**Task objective**:
Find the word "code" in the material below and gather every line that contains it.

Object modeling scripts
———

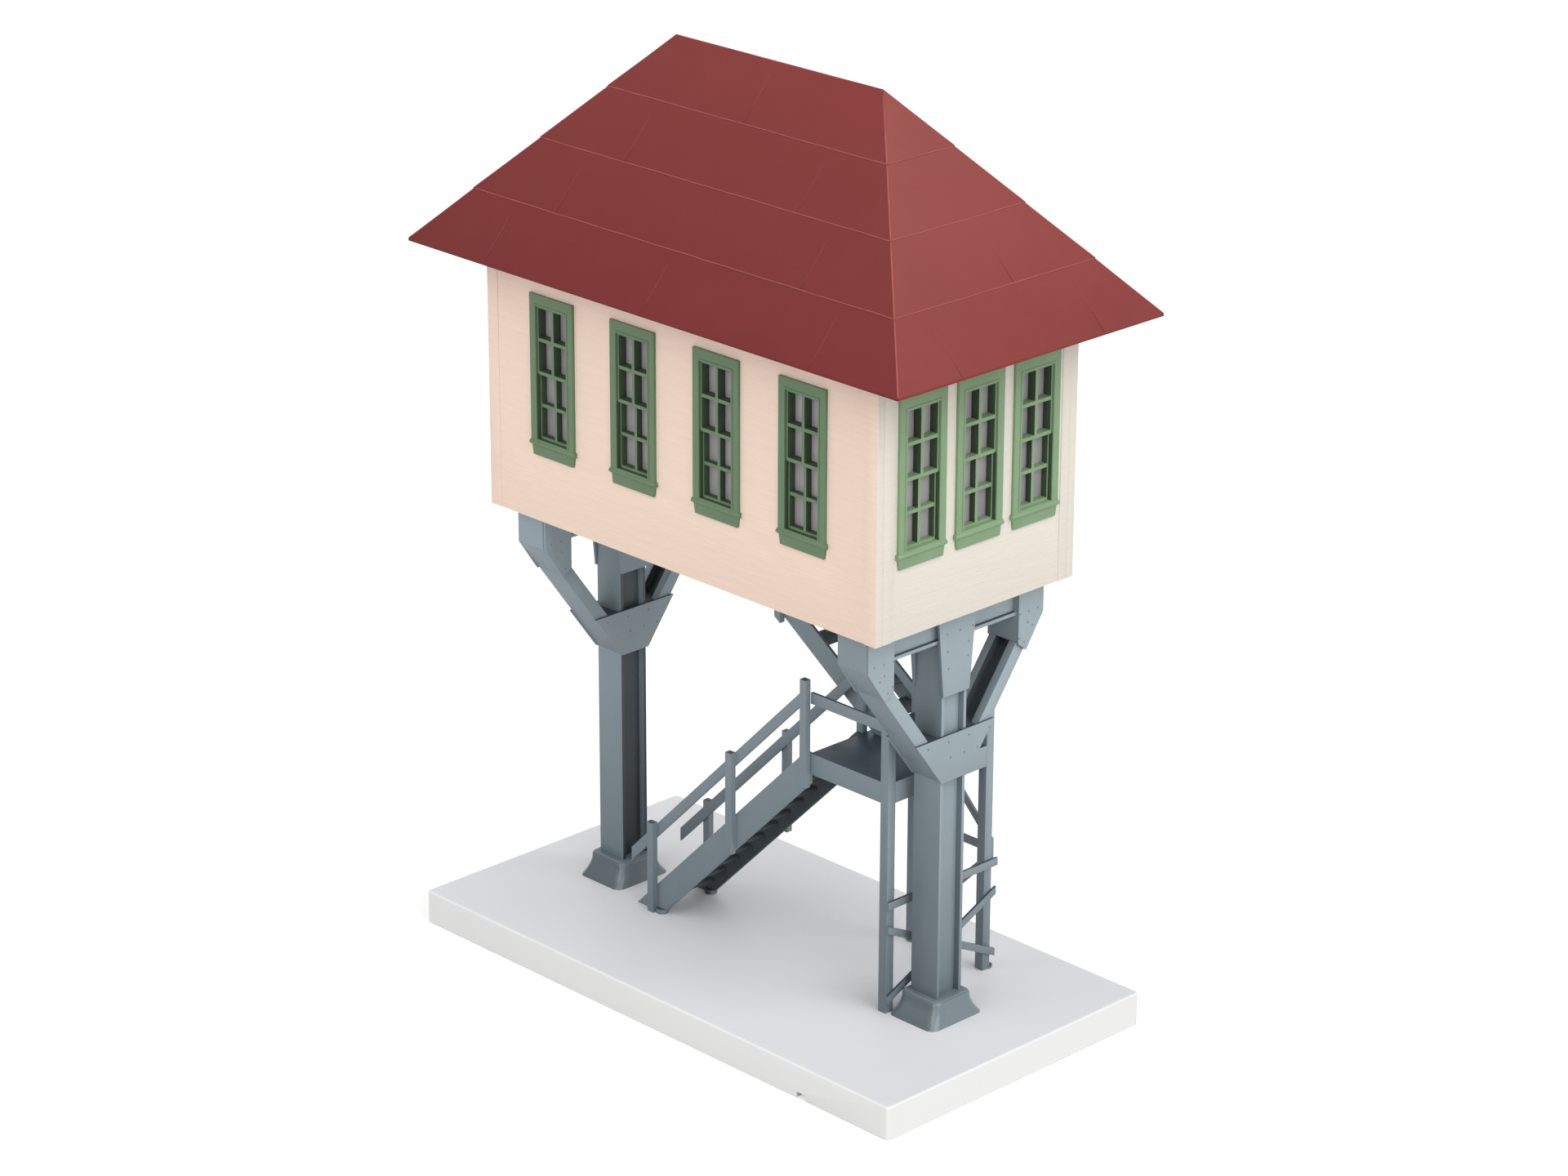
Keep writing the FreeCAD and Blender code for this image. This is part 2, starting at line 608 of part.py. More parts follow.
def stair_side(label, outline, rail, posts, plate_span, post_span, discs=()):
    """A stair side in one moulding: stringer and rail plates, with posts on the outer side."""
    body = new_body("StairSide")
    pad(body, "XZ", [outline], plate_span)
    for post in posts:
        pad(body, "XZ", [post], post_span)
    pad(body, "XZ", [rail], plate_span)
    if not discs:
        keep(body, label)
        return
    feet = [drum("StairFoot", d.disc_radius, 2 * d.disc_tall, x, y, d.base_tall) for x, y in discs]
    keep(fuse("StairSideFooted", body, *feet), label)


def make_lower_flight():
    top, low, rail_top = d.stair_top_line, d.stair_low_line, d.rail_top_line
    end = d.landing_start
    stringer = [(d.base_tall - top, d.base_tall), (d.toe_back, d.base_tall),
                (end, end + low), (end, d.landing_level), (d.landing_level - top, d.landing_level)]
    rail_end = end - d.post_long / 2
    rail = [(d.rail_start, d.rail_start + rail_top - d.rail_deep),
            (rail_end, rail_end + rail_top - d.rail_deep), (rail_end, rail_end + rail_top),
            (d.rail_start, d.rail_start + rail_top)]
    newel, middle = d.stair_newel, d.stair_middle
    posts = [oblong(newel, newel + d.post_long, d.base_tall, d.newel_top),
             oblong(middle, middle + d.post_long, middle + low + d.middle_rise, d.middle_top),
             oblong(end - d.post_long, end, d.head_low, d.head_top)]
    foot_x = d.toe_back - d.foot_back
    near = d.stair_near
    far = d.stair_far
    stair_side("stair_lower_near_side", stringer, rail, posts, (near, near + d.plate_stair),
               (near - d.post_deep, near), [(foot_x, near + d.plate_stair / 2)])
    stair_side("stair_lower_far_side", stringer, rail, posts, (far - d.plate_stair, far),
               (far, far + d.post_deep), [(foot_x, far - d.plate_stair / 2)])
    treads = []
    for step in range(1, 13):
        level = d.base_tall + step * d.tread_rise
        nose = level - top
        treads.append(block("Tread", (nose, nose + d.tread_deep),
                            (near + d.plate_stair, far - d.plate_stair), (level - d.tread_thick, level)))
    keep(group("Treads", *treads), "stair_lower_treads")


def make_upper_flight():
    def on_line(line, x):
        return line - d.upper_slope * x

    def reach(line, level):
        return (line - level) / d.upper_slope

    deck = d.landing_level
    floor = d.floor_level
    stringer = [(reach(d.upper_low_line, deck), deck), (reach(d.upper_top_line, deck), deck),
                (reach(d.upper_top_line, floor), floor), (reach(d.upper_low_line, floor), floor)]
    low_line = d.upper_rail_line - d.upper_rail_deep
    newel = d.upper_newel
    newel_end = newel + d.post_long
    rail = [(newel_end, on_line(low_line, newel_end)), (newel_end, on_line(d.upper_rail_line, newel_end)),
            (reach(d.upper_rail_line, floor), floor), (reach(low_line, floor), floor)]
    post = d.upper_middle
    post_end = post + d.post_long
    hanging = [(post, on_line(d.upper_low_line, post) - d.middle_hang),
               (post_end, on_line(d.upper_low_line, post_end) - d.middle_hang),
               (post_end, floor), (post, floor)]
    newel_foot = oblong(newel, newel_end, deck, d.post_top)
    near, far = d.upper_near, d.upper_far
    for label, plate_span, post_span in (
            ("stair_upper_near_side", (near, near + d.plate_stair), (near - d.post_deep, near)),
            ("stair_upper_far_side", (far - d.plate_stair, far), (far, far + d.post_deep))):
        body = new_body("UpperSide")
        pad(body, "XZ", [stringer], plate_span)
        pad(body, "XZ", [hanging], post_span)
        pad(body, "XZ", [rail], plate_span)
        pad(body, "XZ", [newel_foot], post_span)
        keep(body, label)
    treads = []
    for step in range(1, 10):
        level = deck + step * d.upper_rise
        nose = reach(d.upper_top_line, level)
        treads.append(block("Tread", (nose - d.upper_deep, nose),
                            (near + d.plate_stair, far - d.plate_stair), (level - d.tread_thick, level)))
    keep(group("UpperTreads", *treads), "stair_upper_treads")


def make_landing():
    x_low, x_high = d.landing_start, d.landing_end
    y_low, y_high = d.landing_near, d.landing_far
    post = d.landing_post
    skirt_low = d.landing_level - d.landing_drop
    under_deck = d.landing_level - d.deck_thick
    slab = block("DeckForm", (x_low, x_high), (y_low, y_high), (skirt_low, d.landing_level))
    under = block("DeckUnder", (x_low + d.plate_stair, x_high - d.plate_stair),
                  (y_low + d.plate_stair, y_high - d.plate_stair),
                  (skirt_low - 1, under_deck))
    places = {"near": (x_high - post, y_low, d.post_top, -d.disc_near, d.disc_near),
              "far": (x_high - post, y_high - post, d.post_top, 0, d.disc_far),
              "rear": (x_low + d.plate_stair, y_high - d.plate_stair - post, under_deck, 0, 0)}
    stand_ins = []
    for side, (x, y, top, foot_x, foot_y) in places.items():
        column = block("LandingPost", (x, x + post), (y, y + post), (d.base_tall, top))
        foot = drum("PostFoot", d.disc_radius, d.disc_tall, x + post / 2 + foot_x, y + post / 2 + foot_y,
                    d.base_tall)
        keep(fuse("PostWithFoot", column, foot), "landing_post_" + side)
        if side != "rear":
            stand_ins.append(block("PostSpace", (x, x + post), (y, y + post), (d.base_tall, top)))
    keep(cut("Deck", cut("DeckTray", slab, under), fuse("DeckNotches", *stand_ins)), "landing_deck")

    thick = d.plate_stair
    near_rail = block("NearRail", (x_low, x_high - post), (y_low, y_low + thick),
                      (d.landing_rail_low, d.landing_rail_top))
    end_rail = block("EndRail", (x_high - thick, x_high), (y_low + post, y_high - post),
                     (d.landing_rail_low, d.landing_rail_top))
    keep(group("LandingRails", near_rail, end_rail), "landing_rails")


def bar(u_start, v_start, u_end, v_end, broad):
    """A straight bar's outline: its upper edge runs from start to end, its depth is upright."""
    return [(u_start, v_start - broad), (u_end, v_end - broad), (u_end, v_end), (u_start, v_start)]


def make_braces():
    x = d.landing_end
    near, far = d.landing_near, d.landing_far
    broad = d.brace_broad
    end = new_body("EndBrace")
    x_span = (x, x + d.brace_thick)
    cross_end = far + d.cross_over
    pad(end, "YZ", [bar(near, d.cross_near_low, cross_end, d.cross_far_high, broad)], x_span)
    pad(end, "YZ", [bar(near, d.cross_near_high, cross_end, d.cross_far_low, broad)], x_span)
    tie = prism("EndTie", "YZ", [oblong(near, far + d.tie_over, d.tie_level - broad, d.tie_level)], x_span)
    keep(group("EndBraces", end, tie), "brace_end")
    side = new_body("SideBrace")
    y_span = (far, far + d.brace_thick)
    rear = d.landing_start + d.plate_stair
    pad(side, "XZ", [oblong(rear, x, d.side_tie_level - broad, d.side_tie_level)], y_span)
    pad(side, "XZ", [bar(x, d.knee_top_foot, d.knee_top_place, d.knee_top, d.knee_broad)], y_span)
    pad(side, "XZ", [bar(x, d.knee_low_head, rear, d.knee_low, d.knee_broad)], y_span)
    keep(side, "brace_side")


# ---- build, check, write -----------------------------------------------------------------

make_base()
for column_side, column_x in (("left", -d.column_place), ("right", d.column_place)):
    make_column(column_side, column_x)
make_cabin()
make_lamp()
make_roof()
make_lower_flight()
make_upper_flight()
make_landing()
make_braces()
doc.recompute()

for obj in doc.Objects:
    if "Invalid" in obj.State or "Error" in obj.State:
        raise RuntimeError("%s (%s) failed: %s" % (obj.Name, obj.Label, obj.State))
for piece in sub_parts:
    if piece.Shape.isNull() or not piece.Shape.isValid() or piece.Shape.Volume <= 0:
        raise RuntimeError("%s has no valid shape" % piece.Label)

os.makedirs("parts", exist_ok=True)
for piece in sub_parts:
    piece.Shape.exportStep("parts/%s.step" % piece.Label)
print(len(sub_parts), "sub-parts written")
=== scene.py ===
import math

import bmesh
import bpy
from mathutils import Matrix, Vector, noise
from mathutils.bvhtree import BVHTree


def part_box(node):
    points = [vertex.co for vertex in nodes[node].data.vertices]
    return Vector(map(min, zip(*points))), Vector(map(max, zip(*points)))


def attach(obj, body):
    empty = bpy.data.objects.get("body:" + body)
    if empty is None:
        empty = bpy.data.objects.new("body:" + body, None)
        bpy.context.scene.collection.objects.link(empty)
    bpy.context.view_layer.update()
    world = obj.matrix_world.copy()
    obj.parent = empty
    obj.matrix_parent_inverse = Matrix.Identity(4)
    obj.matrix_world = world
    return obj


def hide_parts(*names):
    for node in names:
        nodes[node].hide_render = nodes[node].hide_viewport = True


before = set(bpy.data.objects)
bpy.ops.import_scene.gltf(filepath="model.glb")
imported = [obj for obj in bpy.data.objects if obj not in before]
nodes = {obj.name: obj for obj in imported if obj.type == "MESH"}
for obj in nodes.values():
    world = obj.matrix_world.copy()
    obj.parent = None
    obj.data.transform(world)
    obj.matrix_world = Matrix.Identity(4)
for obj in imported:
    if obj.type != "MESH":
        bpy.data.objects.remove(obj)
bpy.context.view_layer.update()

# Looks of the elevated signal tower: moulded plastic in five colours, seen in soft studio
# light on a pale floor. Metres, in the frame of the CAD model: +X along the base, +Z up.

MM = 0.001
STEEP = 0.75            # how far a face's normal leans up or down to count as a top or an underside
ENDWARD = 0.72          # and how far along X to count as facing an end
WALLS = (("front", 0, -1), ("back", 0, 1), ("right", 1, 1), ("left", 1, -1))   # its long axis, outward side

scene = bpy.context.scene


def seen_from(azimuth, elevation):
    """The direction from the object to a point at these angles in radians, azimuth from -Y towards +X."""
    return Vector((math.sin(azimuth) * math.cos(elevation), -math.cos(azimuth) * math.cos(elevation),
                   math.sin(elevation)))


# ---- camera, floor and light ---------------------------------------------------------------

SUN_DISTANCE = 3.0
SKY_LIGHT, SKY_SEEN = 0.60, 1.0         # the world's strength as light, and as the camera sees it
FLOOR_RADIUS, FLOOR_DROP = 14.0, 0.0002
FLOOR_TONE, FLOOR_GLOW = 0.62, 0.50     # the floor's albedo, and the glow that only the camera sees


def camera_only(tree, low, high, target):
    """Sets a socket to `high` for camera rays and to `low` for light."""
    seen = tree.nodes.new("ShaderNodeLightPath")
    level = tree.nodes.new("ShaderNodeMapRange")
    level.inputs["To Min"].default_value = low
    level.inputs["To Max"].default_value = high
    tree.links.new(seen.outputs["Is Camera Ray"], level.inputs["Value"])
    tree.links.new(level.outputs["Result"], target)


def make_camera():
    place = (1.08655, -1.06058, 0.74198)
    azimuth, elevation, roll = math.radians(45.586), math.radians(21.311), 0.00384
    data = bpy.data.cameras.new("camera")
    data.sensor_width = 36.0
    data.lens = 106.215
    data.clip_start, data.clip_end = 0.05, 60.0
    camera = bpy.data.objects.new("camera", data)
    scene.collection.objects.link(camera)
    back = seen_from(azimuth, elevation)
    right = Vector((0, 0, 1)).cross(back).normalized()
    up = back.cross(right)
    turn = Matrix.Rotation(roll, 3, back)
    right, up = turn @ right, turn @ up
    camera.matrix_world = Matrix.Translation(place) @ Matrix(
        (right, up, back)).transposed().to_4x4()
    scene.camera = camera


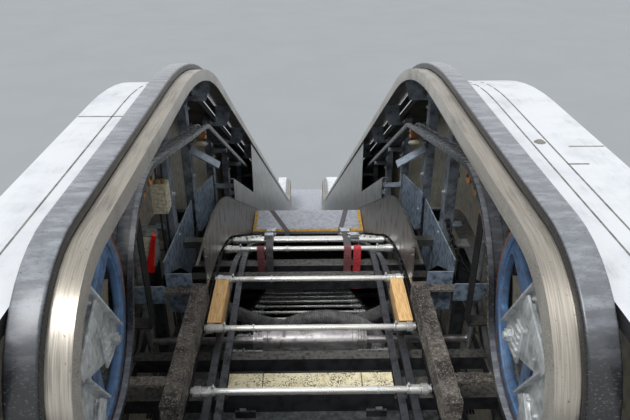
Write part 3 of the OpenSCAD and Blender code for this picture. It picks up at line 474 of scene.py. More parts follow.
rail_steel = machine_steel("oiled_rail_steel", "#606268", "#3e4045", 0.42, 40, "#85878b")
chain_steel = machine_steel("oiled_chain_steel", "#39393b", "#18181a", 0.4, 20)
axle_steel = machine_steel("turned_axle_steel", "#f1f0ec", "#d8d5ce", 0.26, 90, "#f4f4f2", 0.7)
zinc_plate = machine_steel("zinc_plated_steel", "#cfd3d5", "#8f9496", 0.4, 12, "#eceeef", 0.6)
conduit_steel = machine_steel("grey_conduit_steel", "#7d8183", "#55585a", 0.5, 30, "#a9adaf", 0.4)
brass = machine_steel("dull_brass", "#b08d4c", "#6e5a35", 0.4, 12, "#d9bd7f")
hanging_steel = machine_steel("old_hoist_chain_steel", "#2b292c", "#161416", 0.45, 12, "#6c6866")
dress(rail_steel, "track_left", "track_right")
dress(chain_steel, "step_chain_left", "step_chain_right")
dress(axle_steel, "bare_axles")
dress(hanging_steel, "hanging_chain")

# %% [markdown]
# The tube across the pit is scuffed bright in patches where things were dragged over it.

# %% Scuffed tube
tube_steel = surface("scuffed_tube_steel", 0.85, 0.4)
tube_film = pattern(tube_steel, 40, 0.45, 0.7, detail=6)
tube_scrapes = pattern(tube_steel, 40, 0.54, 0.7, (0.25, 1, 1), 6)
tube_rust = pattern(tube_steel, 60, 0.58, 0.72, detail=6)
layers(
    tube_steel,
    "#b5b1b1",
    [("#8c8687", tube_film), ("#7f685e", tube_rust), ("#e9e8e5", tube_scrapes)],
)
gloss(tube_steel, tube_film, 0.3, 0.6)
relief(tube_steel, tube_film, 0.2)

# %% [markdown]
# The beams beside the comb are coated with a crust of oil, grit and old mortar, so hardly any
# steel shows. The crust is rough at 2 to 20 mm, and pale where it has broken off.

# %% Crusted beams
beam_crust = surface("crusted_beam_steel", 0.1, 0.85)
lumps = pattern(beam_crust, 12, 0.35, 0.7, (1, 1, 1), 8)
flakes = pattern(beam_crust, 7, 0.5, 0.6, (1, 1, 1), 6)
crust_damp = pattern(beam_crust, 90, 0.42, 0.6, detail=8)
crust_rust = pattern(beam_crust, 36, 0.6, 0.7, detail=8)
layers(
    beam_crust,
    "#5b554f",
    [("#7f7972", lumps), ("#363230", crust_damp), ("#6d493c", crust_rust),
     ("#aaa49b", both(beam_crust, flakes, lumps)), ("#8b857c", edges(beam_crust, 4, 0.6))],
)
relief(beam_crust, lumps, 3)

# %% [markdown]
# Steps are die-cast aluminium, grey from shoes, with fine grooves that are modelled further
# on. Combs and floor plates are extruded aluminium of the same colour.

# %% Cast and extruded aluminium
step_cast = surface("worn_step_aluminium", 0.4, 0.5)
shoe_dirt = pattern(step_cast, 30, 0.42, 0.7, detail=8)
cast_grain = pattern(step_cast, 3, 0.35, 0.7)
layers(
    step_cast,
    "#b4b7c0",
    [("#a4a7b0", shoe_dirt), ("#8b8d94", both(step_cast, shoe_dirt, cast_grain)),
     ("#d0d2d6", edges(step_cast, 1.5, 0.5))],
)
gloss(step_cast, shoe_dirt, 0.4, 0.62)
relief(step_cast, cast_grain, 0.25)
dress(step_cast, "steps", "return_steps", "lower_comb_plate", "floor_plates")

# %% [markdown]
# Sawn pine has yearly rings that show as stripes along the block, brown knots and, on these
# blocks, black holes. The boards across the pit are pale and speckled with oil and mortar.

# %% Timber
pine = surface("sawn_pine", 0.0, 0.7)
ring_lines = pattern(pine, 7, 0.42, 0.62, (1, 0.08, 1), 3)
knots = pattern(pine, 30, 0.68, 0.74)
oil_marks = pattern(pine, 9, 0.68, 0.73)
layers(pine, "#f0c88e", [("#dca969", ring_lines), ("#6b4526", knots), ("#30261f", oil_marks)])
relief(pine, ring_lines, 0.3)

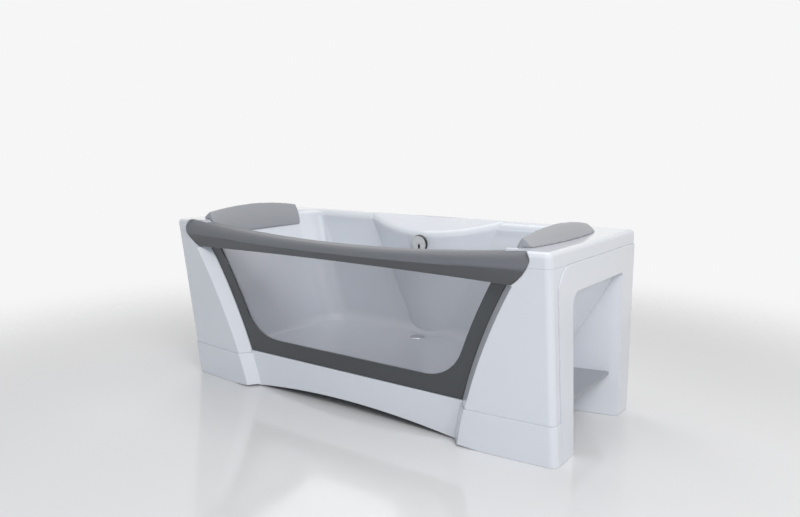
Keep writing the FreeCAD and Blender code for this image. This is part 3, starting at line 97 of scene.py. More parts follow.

———

**Answer**:
Keep writing the FreeCAD and Blender code for this image. This is part 2, starting at line 608 of part.py. More parts follow.
Write part 3 of the OpenSCAD and Blender code for this picture. It picks up at line 474 of scene.py. More parts follow.
Keep writing the FreeCAD and Blender code for this image. This is part 3, starting at line 97 of scene.py. More parts follow.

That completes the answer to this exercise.